Problem details: Every line in the data below from the one containing "for side_name, side" down to the one containing "shown = obj.evaluated_get(depsgraph)", both included, must be retyped exactly; no other line is to appear.

Dataset extract:
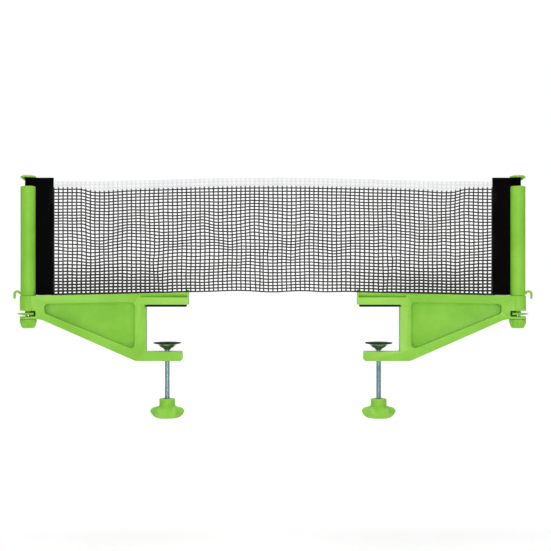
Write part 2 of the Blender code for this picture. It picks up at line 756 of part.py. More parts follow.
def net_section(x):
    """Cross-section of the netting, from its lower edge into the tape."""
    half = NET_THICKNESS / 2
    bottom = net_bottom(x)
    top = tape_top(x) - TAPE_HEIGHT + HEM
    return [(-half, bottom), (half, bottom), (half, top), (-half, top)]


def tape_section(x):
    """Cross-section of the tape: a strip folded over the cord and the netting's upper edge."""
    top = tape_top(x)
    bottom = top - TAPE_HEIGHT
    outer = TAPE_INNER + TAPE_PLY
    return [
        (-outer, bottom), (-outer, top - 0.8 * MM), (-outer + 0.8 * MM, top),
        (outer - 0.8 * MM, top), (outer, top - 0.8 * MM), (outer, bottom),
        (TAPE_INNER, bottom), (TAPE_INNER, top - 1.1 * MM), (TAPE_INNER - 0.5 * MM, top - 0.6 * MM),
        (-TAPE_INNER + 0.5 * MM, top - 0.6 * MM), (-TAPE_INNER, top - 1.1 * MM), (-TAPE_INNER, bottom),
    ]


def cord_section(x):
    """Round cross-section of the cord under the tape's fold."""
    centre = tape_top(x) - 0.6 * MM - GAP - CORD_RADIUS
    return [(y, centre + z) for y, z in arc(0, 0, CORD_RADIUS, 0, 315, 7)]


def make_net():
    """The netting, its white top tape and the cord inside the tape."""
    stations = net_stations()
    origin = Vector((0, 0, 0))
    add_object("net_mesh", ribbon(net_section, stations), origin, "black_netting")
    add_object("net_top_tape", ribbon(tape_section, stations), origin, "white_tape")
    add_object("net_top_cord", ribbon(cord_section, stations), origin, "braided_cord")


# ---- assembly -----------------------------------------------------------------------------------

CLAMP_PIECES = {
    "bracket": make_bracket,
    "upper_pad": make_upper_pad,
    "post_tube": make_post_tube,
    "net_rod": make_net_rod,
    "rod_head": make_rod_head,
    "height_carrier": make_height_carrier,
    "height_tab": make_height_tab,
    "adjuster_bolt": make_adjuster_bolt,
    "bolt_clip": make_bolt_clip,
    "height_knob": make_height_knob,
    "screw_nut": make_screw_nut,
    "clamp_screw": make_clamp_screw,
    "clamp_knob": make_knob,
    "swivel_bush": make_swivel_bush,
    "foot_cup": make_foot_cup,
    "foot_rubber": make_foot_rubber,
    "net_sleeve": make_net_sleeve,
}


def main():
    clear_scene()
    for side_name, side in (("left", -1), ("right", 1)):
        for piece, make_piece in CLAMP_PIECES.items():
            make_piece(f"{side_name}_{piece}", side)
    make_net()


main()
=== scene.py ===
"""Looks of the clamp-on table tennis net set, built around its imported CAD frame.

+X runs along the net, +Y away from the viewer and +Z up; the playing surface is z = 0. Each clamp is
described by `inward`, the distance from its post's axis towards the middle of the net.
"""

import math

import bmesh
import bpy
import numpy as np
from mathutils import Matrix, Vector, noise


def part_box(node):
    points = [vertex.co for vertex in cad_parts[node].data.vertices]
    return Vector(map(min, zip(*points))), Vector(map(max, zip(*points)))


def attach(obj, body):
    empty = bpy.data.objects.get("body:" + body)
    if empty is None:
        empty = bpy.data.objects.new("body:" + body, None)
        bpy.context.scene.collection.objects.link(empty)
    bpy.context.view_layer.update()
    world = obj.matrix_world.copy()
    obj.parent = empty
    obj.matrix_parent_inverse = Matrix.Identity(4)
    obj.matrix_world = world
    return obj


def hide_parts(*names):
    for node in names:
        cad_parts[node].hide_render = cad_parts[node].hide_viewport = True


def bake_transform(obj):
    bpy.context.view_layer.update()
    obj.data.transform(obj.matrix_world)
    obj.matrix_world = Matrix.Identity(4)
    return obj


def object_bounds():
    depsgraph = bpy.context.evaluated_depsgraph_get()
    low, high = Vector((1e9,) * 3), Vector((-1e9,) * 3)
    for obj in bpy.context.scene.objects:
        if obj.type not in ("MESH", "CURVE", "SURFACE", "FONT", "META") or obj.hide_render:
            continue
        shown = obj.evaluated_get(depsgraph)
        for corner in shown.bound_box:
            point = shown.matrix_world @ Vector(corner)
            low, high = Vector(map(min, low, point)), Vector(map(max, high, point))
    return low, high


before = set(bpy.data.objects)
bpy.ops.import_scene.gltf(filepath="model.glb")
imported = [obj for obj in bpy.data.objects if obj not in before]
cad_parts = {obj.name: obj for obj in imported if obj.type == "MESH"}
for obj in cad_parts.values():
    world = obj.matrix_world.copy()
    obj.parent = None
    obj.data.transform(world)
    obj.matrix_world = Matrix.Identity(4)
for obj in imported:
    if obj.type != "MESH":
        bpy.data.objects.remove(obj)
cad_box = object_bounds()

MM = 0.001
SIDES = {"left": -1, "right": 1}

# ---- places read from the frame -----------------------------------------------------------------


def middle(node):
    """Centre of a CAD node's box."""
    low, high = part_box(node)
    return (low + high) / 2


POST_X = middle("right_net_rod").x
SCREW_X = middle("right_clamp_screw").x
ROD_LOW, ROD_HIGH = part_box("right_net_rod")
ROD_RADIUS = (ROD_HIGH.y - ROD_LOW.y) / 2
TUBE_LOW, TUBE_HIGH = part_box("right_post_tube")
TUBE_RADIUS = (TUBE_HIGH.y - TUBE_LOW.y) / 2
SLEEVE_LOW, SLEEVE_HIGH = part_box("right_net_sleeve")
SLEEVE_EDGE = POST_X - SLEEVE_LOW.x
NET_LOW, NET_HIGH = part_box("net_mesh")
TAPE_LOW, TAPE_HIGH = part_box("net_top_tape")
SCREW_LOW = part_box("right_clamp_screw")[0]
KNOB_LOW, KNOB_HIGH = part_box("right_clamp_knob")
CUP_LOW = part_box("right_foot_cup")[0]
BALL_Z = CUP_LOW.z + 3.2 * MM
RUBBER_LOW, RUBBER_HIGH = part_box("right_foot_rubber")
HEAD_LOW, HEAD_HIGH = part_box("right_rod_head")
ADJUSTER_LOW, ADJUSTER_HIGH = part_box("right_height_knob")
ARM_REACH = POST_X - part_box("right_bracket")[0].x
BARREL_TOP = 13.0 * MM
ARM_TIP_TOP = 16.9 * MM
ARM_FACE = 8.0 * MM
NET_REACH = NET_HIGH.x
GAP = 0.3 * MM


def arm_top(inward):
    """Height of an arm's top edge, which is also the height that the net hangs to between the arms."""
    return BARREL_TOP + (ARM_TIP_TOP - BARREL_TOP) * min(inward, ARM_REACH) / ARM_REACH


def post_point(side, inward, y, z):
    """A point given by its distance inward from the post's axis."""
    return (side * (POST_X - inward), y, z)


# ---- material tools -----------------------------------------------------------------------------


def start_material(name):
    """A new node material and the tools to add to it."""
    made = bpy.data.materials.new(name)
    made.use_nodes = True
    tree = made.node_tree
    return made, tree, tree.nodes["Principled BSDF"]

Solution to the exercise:
    for side_name, side in (("left", -1), ("right", 1)):
        for piece, make_piece in CLAMP_PIECES.items():
            make_piece(f"{side_name}_{piece}", side)
    make_net()


main()
=== scene.py ===
"""Looks of the clamp-on table tennis net set, built around its imported CAD frame.

+X runs along the net, +Y away from the viewer and +Z up; the playing surface is z = 0. Each clamp is
described by `inward`, the distance from its post's axis towards the middle of the net.
"""

import math

import bmesh
import bpy
import numpy as np
from mathutils import Matrix, Vector, noise


def part_box(node):
    points = [vertex.co for vertex in cad_parts[node].data.vertices]
    return Vector(map(min, zip(*points))), Vector(map(max, zip(*points)))


def attach(obj, body):
    empty = bpy.data.objects.get("body:" + body)
    if empty is None:
        empty = bpy.data.objects.new("body:" + body, None)
        bpy.context.scene.collection.objects.link(empty)
    bpy.context.view_layer.update()
    world = obj.matrix_world.copy()
    obj.parent = empty
    obj.matrix_parent_inverse = Matrix.Identity(4)
    obj.matrix_world = world
    return obj


def hide_parts(*names):
    for node in names:
        cad_parts[node].hide_render = cad_parts[node].hide_viewport = True


def bake_transform(obj):
    bpy.context.view_layer.update()
    obj.data.transform(obj.matrix_world)
    obj.matrix_world = Matrix.Identity(4)
    return obj


def object_bounds():
    depsgraph = bpy.context.evaluated_depsgraph_get()
    low, high = Vector((1e9,) * 3), Vector((-1e9,) * 3)
    for obj in bpy.context.scene.objects:
        if obj.type not in ("MESH", "CURVE", "SURFACE", "FONT", "META") or obj.hide_render:
            continue
        shown = obj.evaluated_get(depsgraph)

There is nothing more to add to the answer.